Directive
Work out how many lines hold the string "piece". The answer is a single number, nothing more.

Records for processing
————
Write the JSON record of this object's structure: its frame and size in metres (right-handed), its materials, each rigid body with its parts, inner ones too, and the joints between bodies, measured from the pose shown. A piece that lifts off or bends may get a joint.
————
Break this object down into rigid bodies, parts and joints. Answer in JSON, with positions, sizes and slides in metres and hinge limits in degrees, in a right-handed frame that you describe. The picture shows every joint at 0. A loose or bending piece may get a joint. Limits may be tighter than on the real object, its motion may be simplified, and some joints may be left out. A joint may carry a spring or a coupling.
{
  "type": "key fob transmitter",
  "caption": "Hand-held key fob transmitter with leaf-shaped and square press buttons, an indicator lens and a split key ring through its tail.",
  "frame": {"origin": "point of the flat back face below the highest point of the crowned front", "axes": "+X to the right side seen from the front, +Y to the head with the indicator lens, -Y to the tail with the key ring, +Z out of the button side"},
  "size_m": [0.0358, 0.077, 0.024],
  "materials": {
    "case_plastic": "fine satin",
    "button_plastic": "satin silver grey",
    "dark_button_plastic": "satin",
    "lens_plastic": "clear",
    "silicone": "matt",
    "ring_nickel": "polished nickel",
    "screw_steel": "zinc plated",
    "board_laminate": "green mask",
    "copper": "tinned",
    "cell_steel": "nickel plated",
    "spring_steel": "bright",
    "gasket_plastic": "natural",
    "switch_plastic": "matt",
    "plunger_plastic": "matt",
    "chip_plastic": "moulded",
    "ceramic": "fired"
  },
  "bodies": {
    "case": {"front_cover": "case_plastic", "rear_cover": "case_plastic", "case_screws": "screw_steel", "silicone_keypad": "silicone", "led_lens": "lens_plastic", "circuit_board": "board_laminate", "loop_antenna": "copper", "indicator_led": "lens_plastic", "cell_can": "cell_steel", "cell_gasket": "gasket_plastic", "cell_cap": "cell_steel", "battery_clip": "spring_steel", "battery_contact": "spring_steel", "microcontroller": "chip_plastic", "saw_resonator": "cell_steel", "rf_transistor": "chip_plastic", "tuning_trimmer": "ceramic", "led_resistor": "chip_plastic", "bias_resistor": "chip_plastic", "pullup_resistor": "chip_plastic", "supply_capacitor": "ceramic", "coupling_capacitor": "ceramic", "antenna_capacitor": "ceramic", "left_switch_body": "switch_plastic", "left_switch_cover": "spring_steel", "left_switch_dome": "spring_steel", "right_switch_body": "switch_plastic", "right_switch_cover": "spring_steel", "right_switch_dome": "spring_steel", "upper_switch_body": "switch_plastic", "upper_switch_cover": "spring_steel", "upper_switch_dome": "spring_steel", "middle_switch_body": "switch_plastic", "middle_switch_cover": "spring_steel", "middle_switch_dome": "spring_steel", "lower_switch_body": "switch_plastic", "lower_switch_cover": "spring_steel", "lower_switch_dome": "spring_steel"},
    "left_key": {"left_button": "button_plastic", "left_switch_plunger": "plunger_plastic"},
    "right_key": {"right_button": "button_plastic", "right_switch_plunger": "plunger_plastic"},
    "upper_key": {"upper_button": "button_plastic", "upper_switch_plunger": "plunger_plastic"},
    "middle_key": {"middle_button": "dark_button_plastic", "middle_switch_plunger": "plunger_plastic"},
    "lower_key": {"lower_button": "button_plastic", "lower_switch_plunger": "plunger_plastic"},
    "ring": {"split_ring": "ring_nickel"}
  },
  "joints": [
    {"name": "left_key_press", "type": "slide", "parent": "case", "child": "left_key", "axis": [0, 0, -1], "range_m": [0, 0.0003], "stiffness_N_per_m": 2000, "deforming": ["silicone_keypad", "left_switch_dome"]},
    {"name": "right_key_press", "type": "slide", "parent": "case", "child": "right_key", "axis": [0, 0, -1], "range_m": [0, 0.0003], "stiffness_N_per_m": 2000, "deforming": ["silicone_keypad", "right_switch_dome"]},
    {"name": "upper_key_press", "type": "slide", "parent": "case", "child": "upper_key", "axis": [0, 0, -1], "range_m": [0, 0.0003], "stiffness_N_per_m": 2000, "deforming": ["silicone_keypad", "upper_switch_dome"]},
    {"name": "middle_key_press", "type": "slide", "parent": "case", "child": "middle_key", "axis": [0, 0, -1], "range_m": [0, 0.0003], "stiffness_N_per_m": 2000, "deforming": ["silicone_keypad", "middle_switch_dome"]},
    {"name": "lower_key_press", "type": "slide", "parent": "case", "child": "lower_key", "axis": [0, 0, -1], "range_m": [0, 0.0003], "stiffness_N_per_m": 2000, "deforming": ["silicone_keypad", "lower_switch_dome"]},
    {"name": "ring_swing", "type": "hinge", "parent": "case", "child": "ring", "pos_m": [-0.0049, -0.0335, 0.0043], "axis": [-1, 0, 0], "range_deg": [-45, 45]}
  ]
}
————
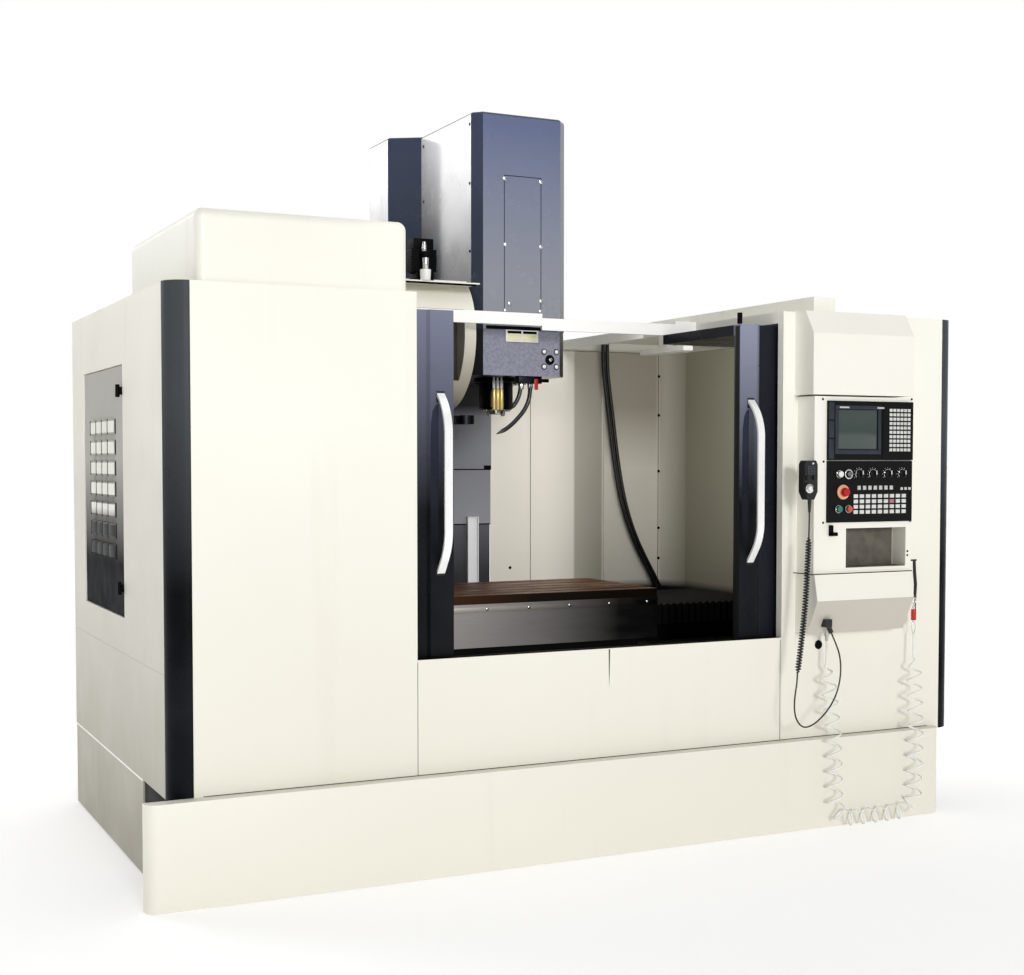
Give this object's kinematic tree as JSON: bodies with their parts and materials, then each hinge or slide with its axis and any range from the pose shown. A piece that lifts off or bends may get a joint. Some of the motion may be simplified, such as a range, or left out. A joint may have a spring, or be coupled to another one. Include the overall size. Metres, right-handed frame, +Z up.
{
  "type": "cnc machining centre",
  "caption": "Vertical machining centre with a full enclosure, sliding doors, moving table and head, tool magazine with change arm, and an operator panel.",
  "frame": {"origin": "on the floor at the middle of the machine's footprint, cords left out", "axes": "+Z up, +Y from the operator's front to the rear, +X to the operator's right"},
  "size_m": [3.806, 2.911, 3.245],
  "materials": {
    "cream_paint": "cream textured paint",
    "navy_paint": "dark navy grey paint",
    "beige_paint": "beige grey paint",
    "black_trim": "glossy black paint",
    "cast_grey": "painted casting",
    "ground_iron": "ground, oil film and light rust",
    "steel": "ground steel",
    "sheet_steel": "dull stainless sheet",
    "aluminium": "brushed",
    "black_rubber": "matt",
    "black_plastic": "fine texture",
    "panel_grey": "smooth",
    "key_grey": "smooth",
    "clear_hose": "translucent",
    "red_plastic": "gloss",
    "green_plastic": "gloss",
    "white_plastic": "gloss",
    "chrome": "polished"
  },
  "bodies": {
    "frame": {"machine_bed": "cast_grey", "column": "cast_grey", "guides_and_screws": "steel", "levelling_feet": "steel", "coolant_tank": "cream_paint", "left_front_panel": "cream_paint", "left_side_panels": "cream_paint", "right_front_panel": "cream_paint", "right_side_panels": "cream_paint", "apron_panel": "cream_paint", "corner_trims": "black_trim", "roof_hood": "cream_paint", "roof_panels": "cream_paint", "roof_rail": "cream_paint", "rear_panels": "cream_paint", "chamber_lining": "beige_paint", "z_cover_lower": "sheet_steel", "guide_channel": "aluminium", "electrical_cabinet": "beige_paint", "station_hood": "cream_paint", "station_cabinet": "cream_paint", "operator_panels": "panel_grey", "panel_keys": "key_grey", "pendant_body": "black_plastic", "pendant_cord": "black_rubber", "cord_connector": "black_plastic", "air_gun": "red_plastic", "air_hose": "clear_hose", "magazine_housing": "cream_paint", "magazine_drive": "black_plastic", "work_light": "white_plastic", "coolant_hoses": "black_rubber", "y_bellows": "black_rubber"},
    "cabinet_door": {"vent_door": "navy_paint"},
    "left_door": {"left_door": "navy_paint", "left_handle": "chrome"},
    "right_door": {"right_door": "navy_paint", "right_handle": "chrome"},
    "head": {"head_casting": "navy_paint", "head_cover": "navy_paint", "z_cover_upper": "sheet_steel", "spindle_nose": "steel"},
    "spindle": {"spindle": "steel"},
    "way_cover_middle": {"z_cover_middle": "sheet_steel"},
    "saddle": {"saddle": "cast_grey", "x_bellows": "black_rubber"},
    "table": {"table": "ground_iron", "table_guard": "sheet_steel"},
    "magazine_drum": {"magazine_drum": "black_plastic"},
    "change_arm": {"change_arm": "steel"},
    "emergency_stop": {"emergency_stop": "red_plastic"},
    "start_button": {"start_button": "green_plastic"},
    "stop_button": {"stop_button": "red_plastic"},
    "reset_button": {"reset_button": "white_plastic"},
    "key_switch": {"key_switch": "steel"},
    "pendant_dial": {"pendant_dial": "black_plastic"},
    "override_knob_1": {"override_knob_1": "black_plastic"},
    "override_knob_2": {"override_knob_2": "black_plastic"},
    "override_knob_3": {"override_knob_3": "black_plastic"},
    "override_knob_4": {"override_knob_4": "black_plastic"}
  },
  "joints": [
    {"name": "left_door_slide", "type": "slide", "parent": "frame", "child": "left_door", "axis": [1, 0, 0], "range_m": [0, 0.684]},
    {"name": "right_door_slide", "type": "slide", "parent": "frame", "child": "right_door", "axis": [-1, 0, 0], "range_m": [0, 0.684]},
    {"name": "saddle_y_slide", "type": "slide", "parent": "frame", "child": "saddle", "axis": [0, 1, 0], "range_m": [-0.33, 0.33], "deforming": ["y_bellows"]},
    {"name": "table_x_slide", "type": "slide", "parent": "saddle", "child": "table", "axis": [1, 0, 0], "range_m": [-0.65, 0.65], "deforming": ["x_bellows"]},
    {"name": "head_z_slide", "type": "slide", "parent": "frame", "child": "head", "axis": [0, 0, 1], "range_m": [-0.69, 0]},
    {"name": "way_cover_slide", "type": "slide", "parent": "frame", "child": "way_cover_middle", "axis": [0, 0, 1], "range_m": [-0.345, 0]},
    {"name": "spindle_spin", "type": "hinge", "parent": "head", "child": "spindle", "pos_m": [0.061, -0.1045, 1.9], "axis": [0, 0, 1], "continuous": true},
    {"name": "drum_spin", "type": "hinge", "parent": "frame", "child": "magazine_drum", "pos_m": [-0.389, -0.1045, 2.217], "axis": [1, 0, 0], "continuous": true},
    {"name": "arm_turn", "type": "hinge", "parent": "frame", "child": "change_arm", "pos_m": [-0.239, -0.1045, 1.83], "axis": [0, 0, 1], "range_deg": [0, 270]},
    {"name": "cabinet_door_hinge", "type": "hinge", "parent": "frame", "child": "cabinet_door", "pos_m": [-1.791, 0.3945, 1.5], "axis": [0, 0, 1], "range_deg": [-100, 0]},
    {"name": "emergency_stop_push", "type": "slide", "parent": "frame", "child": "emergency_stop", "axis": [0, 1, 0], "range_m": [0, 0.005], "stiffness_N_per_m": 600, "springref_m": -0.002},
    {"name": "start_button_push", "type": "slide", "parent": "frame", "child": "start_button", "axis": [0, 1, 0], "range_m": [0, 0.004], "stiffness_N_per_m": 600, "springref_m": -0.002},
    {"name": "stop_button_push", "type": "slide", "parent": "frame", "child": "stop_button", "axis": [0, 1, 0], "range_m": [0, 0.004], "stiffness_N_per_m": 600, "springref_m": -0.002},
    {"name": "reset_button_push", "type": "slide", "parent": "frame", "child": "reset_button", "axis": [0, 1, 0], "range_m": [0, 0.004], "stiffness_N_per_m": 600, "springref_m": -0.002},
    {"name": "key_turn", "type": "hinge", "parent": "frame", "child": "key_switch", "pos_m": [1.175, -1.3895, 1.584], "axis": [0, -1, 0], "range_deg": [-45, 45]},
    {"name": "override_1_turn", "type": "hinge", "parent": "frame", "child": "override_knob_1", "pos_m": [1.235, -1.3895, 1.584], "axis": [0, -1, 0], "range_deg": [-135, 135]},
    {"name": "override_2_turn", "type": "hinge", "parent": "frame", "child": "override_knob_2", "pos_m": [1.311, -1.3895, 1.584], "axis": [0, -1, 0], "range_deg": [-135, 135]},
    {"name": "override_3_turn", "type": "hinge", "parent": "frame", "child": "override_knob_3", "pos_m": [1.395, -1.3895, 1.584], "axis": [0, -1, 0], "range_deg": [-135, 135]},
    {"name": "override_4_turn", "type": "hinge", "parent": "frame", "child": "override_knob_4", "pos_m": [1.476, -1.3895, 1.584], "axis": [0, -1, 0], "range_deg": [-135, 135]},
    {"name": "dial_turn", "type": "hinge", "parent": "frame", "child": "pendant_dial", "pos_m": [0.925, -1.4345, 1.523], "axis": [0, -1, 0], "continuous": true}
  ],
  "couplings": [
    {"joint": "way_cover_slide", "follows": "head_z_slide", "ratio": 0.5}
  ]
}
————
Result
3